Scenario 4: Developer or multi-site setup
If you manage several domains, client properties, or environments, your checklist needs a little more structure.
- Standardize DNS naming and documentation.
- Use a naming convention for staging, preview, and production hosts.
- Keep a written inventory of records, providers, and owners.
- Use environment-aware analytics and robots settings.
- Production should be indexable if the site is ready.
- Staging should usually block indexing and avoid polluting analytics reports.
- Set backup and rollback steps before launch.
- Application backup
- Database backup
- DNS snapshot or record export
- Rollback owner and timeline
- Review hosting fit.
- If projects are outgrowing shared hosting, consider whether managed VPS hosting or a more flexible setup is a better match.
What to double-check
Even a careful launch can fail on small details. These are the checks worth repeating before and right after go-live.
- Canonical domain: Decide whether your main URL is
https://example.comorhttps://www.example.com. Then redirect all other variations to it. - HTTPS everywhere: No mixed-content warnings, no insecure form actions, and no old HTTP links left in navigation or templates.
- DNS record conflicts: Make sure old A records, parking records, or default host entries are not competing with the live setup.
- Email preservation: MX, SPF, DKIM, and DMARC should match your email provider's current recommendations. Test inbox delivery, not just outbound mail.
- Form routing: Contact forms should send to a monitored inbox. Auto-responses and spam controls should work.
- Analytics validation: Confirm pageviews or sessions appear in reports. Trigger and verify your primary conversion event.
- Search visibility basics: Check that production is not blocked by
noindex, password protection, or an accidental robots directive. - 404 and redirect behavior: Visit a bad URL and see what happens. A helpful 404 page is better than a confusing redirect loop.
- Backup status: Make sure automatic backups are enabled and recovery steps are documented.
- Ownership continuity: Use business-owned accounts for registrar, hosting, analytics, and search console access.
A practical habit is to test from three perspectives: the visitor, the administrator, and the search engine. Visitors need speed and working pages. Administrators need access and alerts. Search engines need crawlable, canonical, indexable pages.
Common mistakes
Most launch issues are not advanced technical failures. They are ordinary coordination errors.
- Changing nameservers without copying all existing records. This is one of the fastest ways to break email or verification records.
- Assuming SSL is instant. Certificates often depend on DNS being correct first. Troubleshoot in that order.
- Forgetting the root or the www version. Many setups work on one hostname but not the other until redirects and certificate coverage are configured.

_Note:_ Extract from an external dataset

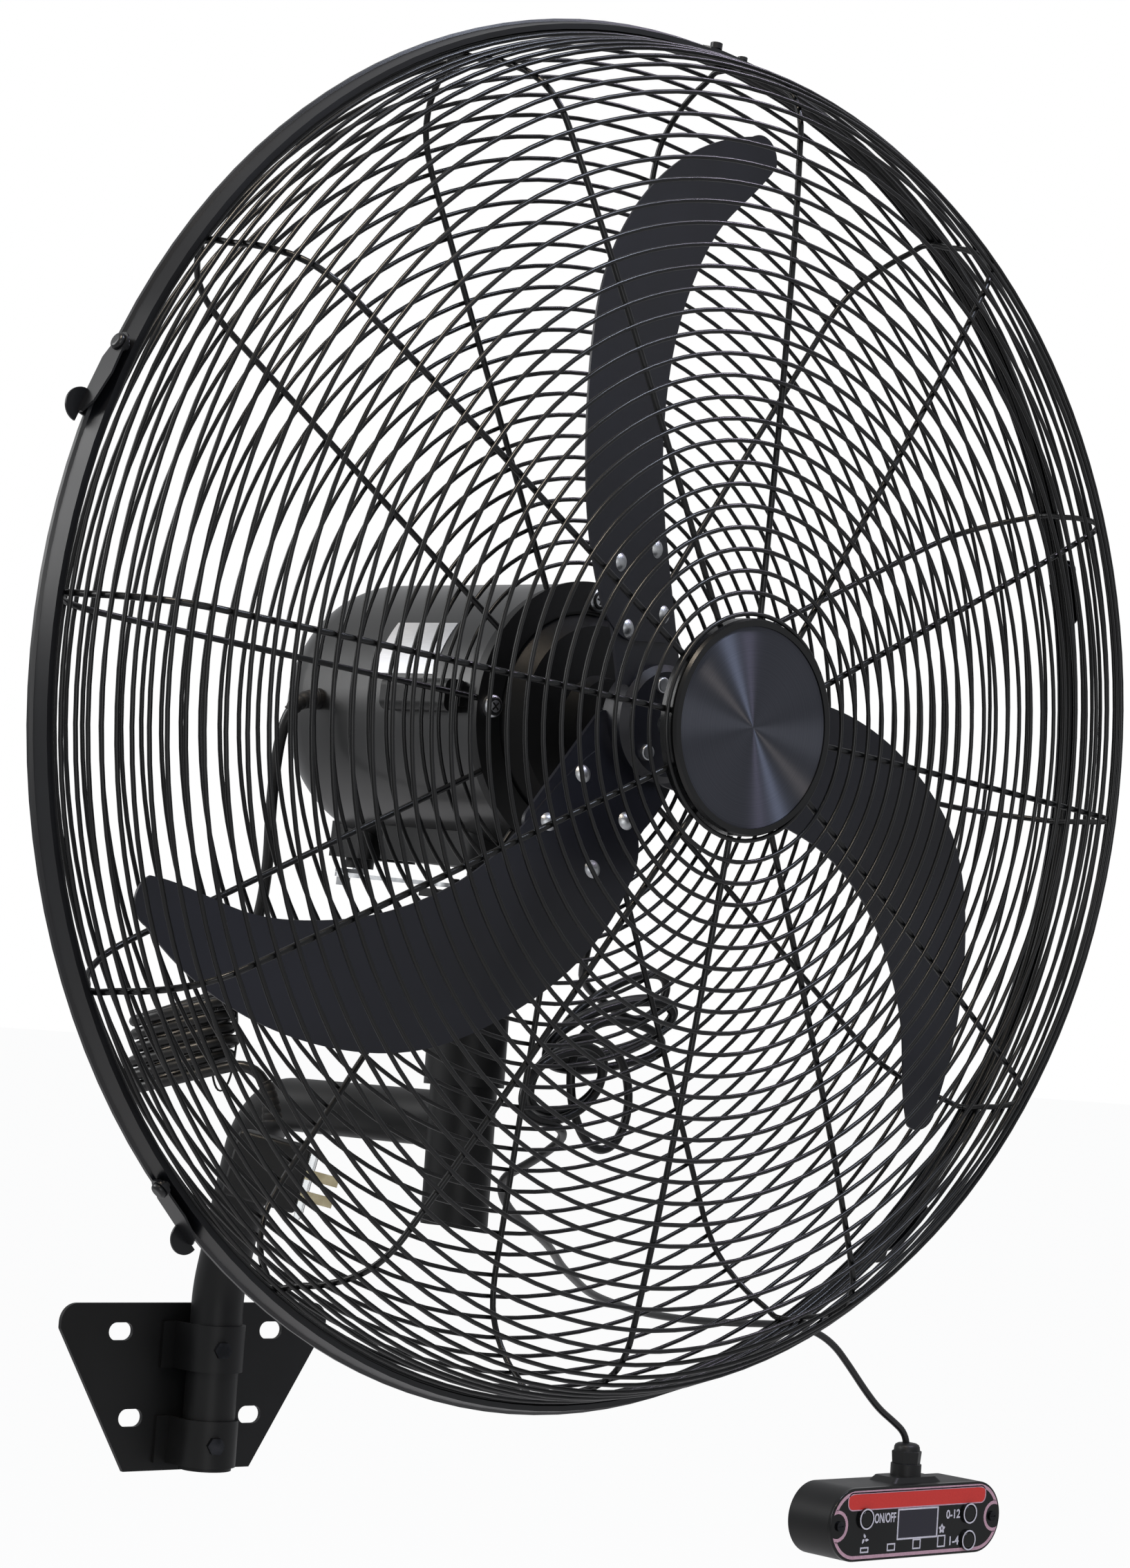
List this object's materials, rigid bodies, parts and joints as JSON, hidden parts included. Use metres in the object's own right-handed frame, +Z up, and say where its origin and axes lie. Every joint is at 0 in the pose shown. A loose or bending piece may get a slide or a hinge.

- Publishing before analytics is installed. Early traffic is often small but important, especially for launch campaigns or referrals.
- Leaving staging open to indexing. Search engines finding duplicate or unfinished content can create avoidable cleanup work.
- Using personal email for key access. A business website should not depend on one former employee's inbox.
- Launching without testing forms. A site can look perfect and still fail where it matters most: lead capture, checkout, or support requests.
- Skipping DNS propagation checks. What works on your network may not yet work everywhere.
- Overcomplicating the first version. A reliable launch with clean DNS management is better than a feature-heavy launch with unresolved technical debt.
If you are comparing domain and hosting options as part of your process, keep the distinction clear: the best domain registrar for your needs is not automatically the same company that offers the best web hosting for your site. A good launch depends less on brand labels than on how well your registrar, DNS management, hosting, and email fit together.
When to revisit
This checklist is most useful when treated as a recurring operating document rather than a one-time setup guide. Revisit it whenever one of these changes happens:
- You buy a new domain or launch a new brand site
- You change hosting providers or upgrade plans
- You move from shared hosting to VPS or cloud hosting
- You add business email or change email providers
- You enable a CDN, reverse proxy, or new DNS layer
- You redesign the site and introduce new forms, tracking, or landing pages
- You run seasonal campaigns and need fresh analytics or subdomain setups
- You transfer the domain to a new registrar
- Staff changes affect who owns access to registrar, DNS, hosting, or analytics accounts
For practical upkeep, set a lightweight review rhythm:
- Quarterly: check renewal settings, SSL status, backups, forms, and analytics tracking.
- Before major campaigns: confirm landing pages, redirects, conversion tracking, and inbox routing.
- Before migrations: export DNS records, reduce risk, and assign rollback responsibility.
- After any infrastructure change: retest DNS, HTTPS, email, and measurement.
Your final action list is simple:
- Document who owns the domain, DNS, hosting, email, and analytics accounts.
- Keep a saved copy of live DNS records.
- Use one canonical domain and enforce HTTPS.
- Test email and forms every time DNS changes.
- Verify analytics before announcing the launch.
- Revisit this checklist before every new site, migration, or seasonal push.
A successful website launch is rarely about doing something clever. It is about making sure the basics are complete, in the right order, and easy to verify. If you treat DNS, SSL, email, and analytics as launch essentials rather than afterthoughts, your next domain and hosting setup will be far more stable from day one.